I reluctantly swayed myself back and forth in the uncomfortable hammock during the hottest part of the day. Being under this thatched roof sitting above a round concrete base was the only place that was cool in this tiny, dusty village called Yupukari in Western Guyana. I prayed for a breeze. Fully clothed to avoid the biting flies made it all the more uncomfortable, but was an absolute necessity. Temperatures were pushing 100 and the humidity hung in the air like a wet rag. I looked up to see a large hawk flying over and tears started running down my face. Startled at this reaction, I could not for the life of me figure out why it was happening.
After only a week of being in Guyana, I was starting to lose my mind. Sleepless nights, heat, dehydration, illness and over-exertion were taking their toll. It was the only time in my two decades of travel that I wanted to cut it short and go home. I was thankful that nobody had wanted to come with me on this trip. But tonight, I would go fishing for piranha. I hadn’t fished since I was a little girl and didn’t want to pass up the chance to see these fearsome creatures up close.
The blazing heat of the day started to subside and with my emotions back in check, we headed out before sunset onto the Rupununi River. Having been out previously spotting for caiman and snakes, I was becoming intimately familiar with the flooded forests and the amazing secrets held within them.
As we went up river, my guides chose a spot between the trees that stood submerged in the water. The motor was turned off and we carefully paddled and wove our way through them. The sounds of the insects and frogs got louder. The watery forest was dark and foreboding and the scratching of limbs against the side of the boat was reminiscent of nails down a chalkboard.
Then finally, a clearing opened up. An amazing lagoon filled with giant Victoria Amazonica lily pads. A sense of calm and safety came over me, as if nothing here could hurt me. The beauty of the sky and water lulled me into a state of well being. Frogs perched comfortably on the large, rubbery pads, as did baby caiman; a perfect little nursery. We paddled to the edge of the lagoon for an unobstructed spot to fish under a tree.

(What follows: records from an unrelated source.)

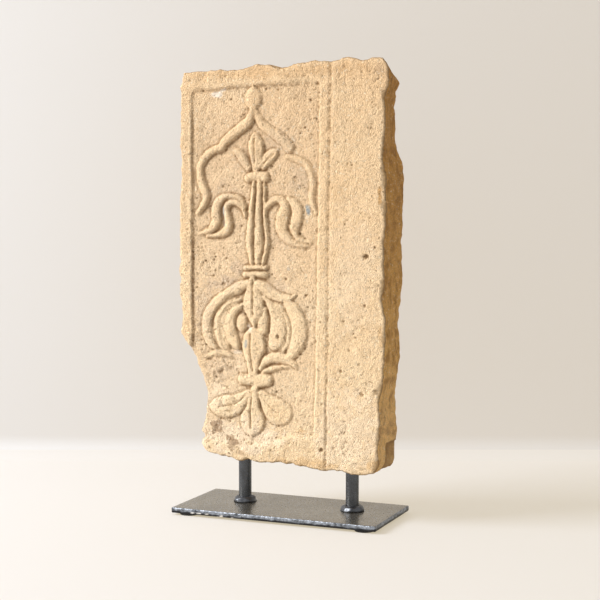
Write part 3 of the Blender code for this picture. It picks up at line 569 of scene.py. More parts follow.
# %% The sides, ring by ring, in millimetres
RIGHT_SIDE_BULGE = [
    (60, 2.5), (83, 2.5), (94, -0.5), (105, 1), (130, -1.5), (150, 0), (165, -1.2), (178, -3.8),
    (190, -1.5), (200, 3), (250, 1.8), (280, 0.7), (300, 2.2), (323, 3.7), (334, -2), (345, -5.5),
    (366, -6.3), (374.5, -6.3), (378, -8.8), (387, -9), (391, -5.5), (394, -3), (410, -1)]
REBATE_TOP = 71
REBATE_FRONT = 0
REBATE_SIDE = 85
REBATE_SLOPE = 0.2
CORNER_DROP = 16
SIDE_SWELL = [(0.8, 24.0, 2.2), (0.4, 9.0, 0.9), (0.35, 4.0, 0.3)]
SIDE_HOLES = (9.0, 0.35, 1.2, 3.0)
BACK_ARRIS = 1.8
rows, columns = front_xz.shape[0] - 1, front_xz.shape[1] - 1


def rim_of(grid):
    """A grid's rim as one loop: along the bottom, up the right, back along the top, down the left."""
    return np.concatenate([grid[0, :-1], grid[:-1, -1], grid[-1, :0:-1], grid[:0:-1, 0]])


def outward_of(loop):
    """Unit normals that point out of a closed loop, from the line through each point's neighbours."""
    along = np.roll(loop, -3, axis=0) - np.roll(loop, 3, axis=0)
    along /= np.linalg.norm(along, axis=1)[:, None]
    return np.stack([along[:, 1], -along[:, 0]], axis=1)


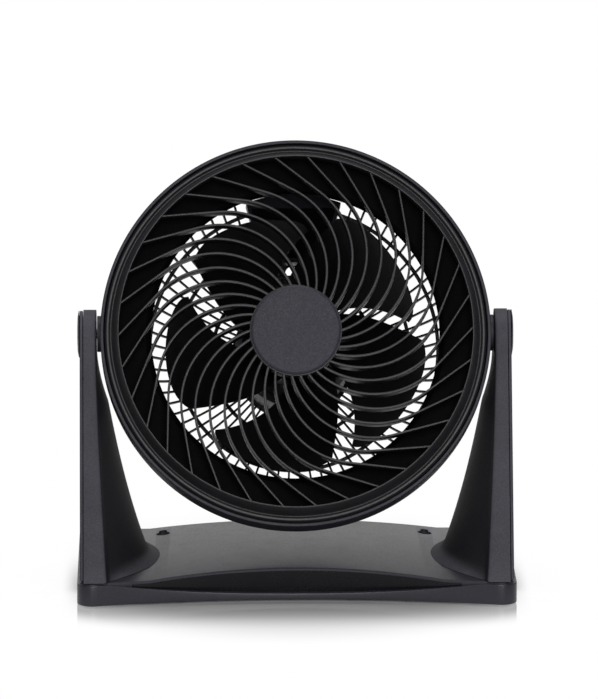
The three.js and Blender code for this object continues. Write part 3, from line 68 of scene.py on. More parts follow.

Figuring I’d have a pole to fish with, I realized there were none in the boat. Instead, I got a spool of line with a hook on the end of it. Howard cut up a fish and attached it to my hook and showed me how to throw it out. “If you feel a tug, yank hard,” he said. Almost immediately, there was a tug and I did as instructed. I started pulling in the line, making a tangled mess of it inside the boat. As the catch got closer, the line started cutting into my inexperienced, tender hands and I had to give it to Howard. As he pulled the fish out of the water, it was a small red piranha with teeth extended and just as vicious looking as the photos I had seen.
I took some pictures and was giddy with excitement! It was quite beautiful, with its iridescent scales and colourful spots dotting the body. He unhooked it and threw it in the front of the boat. The men were not wearing shoes and I would notice them keeping an eye on just how close the fish would come to their feet. I had him bait me up another hook and threw it in again. This gave Felix time to get his hook in the water and also got a bite. He started pulling in his line, only to be disappointed when the slack gave and he was left with a bent hook and no bait. He showed me the 90 degree angle of the hook where the fish had bitten it. Frustrated, he tied on another hook and baited it. I envisioned masses swarming under the boat, just waiting for us to feed them more, or for all of us to fall in!
It seemed that the guys weren’t catching nearly as many as I was for some reason and I joked that they should have been paying me for this fishing trip instead of the other way around! “Beginner’s luck,” Howard said and we all laughed. I realized these fish were their dinner and was glad to help feed them. One after another chose my line to nibble on and a large black piranha was brought aboard. I was told to hold the fish over the water while the hook got removed and not over the boat. This one was beautiful, yet evil with menacing teeth and devil red eyes. The chattering of its teeth biting at the air as it was being held was horrifying.
After catching about fifteen between us, we decided to move on. My only regret was not being able to eat any with my new friends. I did ask one favour of them though…to save me the jaws as a reminder of the evening.
After the fishing was over and the sun was setting, we rowed through the giant pads and watched the lilies slowly open up. Beetles flew into the irresistible fluffy white pollen laden flowers, only to end up being trapped in them overnight. This enabled the flower to become cross-pollinated and like a miracle, turned its colour to pink and its sex to female by daylight, releasing the beetle to start the process over again.
Felix brought me a pair of piranha jaws the next evening and upon my arrival to the next lodge, I decided to let the ants clean them up for me. They did too good of a job, as the jaws became unhinged in a couple of places, but I have my souvenir from an unforgettable night in Guyana.